His wife’s tonsils had been swollen for two days causing her acute pain.“
It was a pretty standard wait. We came in at 7am after getting a referral letter from a clinic.
People are seen walking near the screening counter at the entrance of Selayang Hospital's emergency department in the late afternoon hours on February 16, 2023. — Picture by Rex Tan
“They took her blood but they said that the first blood test could not be used. They didn’t give us a reason why then they did the second blood test.
“But I have no complaints, we were treated okay,” he said.
Another man, who was waiting at Hospital Serdang for his father who had collapsed at home, was similarly satisfied with the hospital service.
“We came in an ambulance, and they immediately brought my father in. They’re doing blood tests now,” he said, adding that he had been waiting for an hour.
“It’s normal for a government hospital,” he said regarding the wait time.
Overcrowding, however, was seen at the hospital’s outpatient clinics, especially at specialist clinics.
At the HCTM outpatient clinic waiting areas, a crowd of over a hundred people was seen, almost half of whom were elderly.
At the Selayang Hospital, several patients said the congestion at the specialist clinics there was at its highest from 7am until noon, with some having experienced wait times of up to five hours.
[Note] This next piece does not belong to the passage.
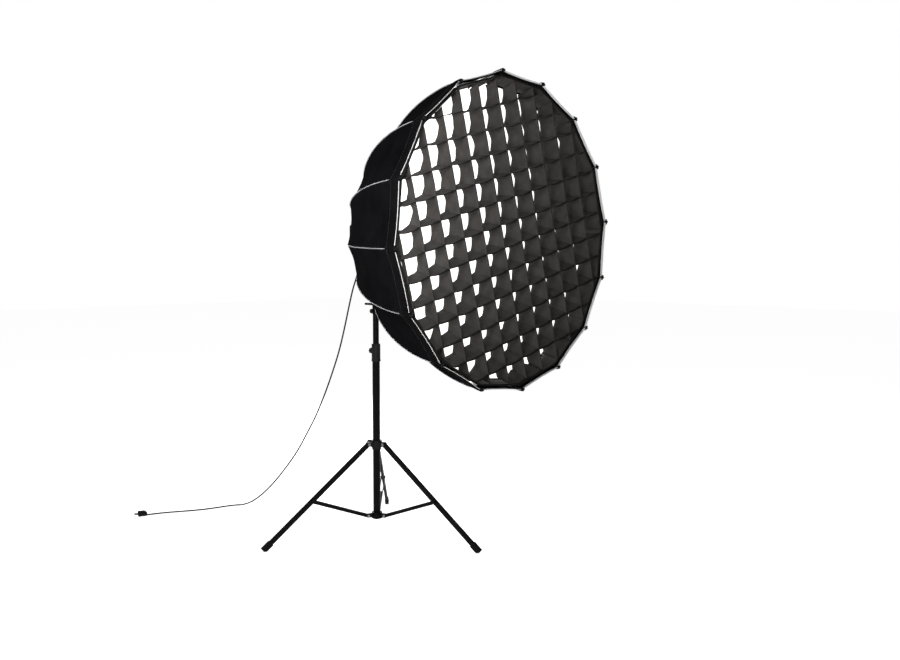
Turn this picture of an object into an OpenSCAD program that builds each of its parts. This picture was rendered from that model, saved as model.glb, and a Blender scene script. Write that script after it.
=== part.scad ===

Lee, 58, a resident of Sunway, said that the crowding at Selayang Hospital occurred because it has the only government clinic in this district with specialist services.
Overcrowding at hospital emergency departments has been an issue highlighted multiple times, especially as the voices of disgruntled government doctors gained volume in the wake of the Covid-19 pandemic.
On February 1, the Selangor health department announced that it was investigating the case of a 64-year-old man who had died at Hospital Serdang, after the man’s son made a Twitter post.
The son said that the death was caused by the hospital’s negligence, claiming that his father was not admitted even after 17 hours of arriving at the hospital, due to a lack of beds.
On February 14, it was reported that a patient had stabbed another patient at the Hospital Selayang emergency department.
According to The Straits Times, the perpetrator became upset after being left waiting for a bed to become available in order for him to be admitted.